HSAS Blue / Green Campaign Online Ad

What Is Your job Title?

Clinical Orthoptist.

What Does an Orthoptist Do?

An Orthoptist is an eye care/health professional who works in partnership with an Opthalmologist (eye Physician and Surgeon). The practice of Orthoptics includes the assessment, evaluation and identification of disorders of vision, binocular vision and ocular motility for the purpose of enhancing or restoring function. Orthoptists also implement and monitor non-surgical treatments.

There are three Clinical Orthoptists and one Orthoptics Instructor working in Saskatchewan. The Instructor has both teaching and administrative responsibilities that are centered on the training program that is run through our department where new Orthoptists are trained. There are only two other training programs within Canada for our profession, making our department quite unique.

The Clinical Orthoptists are responsible for examining designated patients for referring physicians (Pediatric, General, and Neurophthamologists from a large catchment area). Clinical orthoptists also have teaching responsibilities with both enrolled Orthoptic students as well as residents from various disciplines.

What Training Is Necessary to Do Your Work?

Those wishing to become certified Orthoptists are required to have a University degree (BA or BSc) and pass through the application and interview process. Once offered a position in our program (one new student per year is selected), the student will participate in a 24-month training program of which didactic studies and extensive supervised clinical practice form the core. Following successful completion of the 24 month course, the student is eligible to take the national written, oral and practical examinations set by the Canadian Orthoptic Council (COC).

Where Do You Work?

The Orthoptists employed by the Saskatoon Health Region work at the Eye Care Centre located at Saskatoon City Hospital

Who Needs Your Services and Why?

Patients requiring the services of Orthoptists are those who have eye muscle imbalances (strabismus), amblyopia (decreased visual acuity in one eye), binocular vision disorders, or other problems with ocular motility. Many of our patients are children, due to the nature and age of onset of such conditions as strabismus and amblyopia, but we do also serve adult patients on a regular basis, including many senior citizens.

What Is Your Favourite Part of Your Job?

I really enjoy working with children and their families, and feel fortunate to have the knowledge and skill set to help answer questions and provide information regarding this specialized area of healthcare.

What Challenges Do You Have in Your Job?

We are required to retain certification with the Canadian Orthoptic Council (COC) by accumulating continuing education credits on an annual basis. Due to the specialized nature of our work, and also due to the fact that we are all actively involved in teaching our own students, medical students, residents, etc., many of the highest quality opportunities to obtain the continuing education required involve travel to other Canadian or American cities to participate in national/international meetings and collaborate with other training centers.

What Are the Consequences When There Are Not Enough People with Your Training to Provide Service?

Due to the fact that there are only three places to train to be an Orthoptist within Canada, it is not unheard of for job postings to remain open for a year at a time in some centres.

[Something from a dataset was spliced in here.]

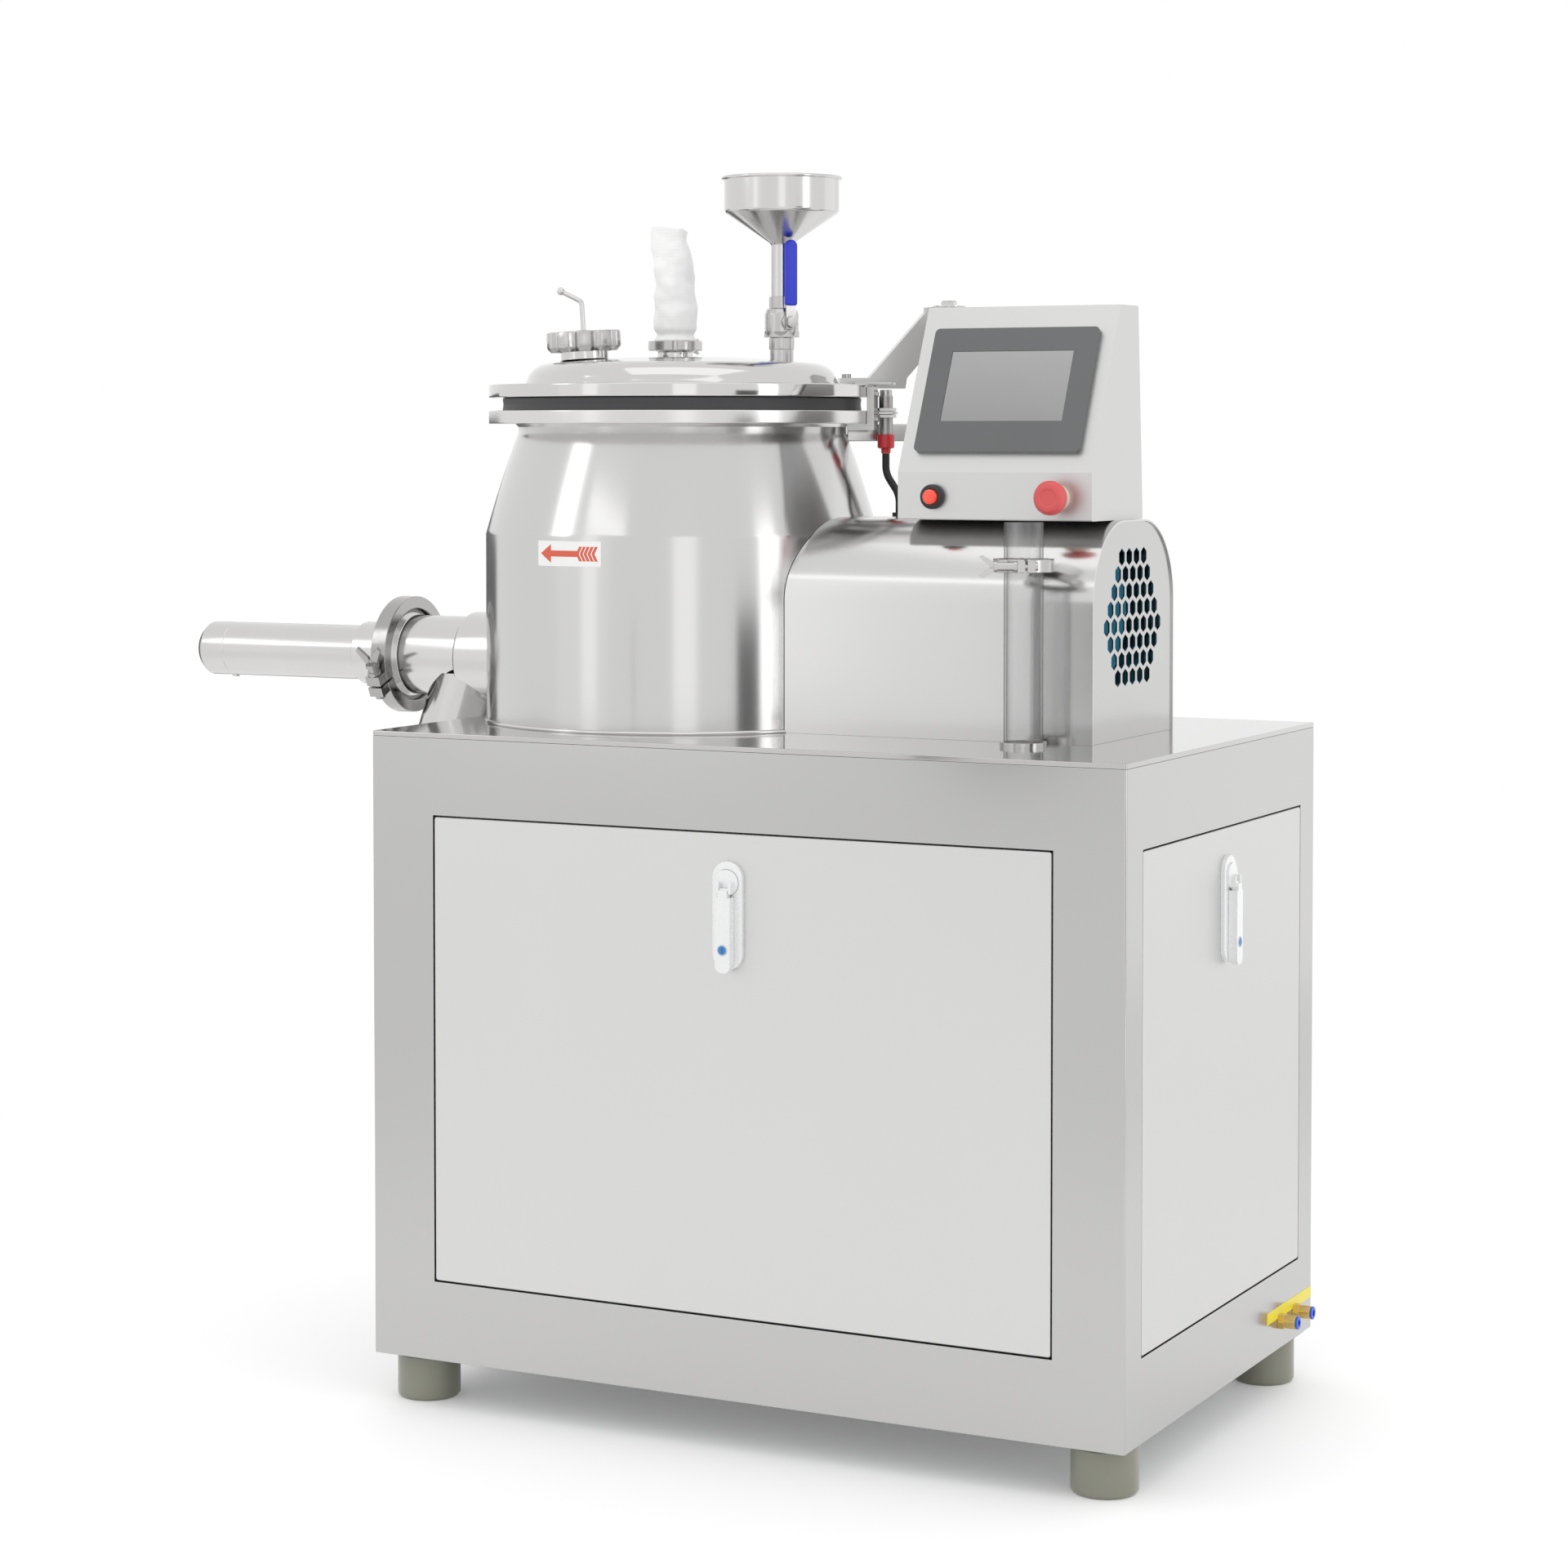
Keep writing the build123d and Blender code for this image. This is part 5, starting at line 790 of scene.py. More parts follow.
    def piece(
        self,
        name: str,
        finish: Finish,
        slot: str,
        body: Body = Body.MACHINE,
        bevel: float = 0.0,
        angle: float = 32.0,
        replaces: Sequence[str] = (),
        prepare: Optional[Callable[[bpy.types.Object], None]] = None,
    ) -> bpy.types.Object:
        """Makes the object, in metres, and lets it ride on its body.

        Args:
            name: the piece's name.
            finish: its surface.
            slot: name of a material slot; not used.
            body: the body that carries it.
            bevel: width of the broken edges, in millimetres.
            angle: sharpest angle that is shaded smooth.
            replaces: construction nodes that it stands for.
            prepare: a step run on the object before its modifiers.

        Returns:
            The object.
        """
        self.tidy()
        bmesh.ops.scale(self.mesh, vec=(MM, MM, MM), verts=self.mesh.verts)
        data = bpy.data.meshes.new(name)
        self.mesh.to_mesh(data)
        self.mesh.free()
        made = add_object(name, data)
        data.materials.append(finish.material())
        if prepare:
            prepare(made)
        if bevel:
            add_bevel(made, bevel, angle)
        shade(made, angle)
        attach(made, body.value)
        if replaces:
            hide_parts(*replaces)
        LOG.info("%s: %d faces", name, len(made.data.polygons))
        return made


def shade(made: bpy.types.Object, angle: float) -> None:
    """Smooth shading with sharp edges past an angle.

    Args:
        made: the piece.
        angle: sharpest angle that is shaded smooth.
    """
    made.data.polygons.foreach_set("use_smooth", [True] * len(made.data.polygons))
    made.data.set_sharp_from_angle(angle=math.radians(angle))


def add_bevel(made: bpy.types.Object, width: float, angle: float) -> None:
    """Breaks the edges of a piece.

    Args:
        made: the piece.
        width: width of the broken edges, in millimetres.
        angle: sharpest angle left unbroken.
    """
    bevel = made.modifiers.new("edges", "BEVEL")
    bevel.width = width * MM
    bevel.segments = 2
    bevel.limit_method = "ANGLE"
    bevel.angle_limit = math.radians(angle)
    bevel.harden_normals = True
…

We are fortunate in Saskatoon to have a training program for Orthoptists, and as a result have a regular flow of newly-trained Orthoptists to recruit for job openings in our centre. However, new grads aren’t always inclined to stay in the province, so filling job vacancies can be difficult at times, and having people to fill in casually has also been a problem historically. When staff are sick, on vacation, or away for extended leaves, we often do not have a casual staff to fill in, which results in having to reschedule patients, fewer patients being assessed, and decreased productivity for the Physician (the Orthoptists do a preliminary assessment on nearly every patient that the in-house Pediatric Ophthalmologist sees at the hospital, allowing her to see more patients on a daily basis than if she had to do the entire exam without an Orthoptic work-up).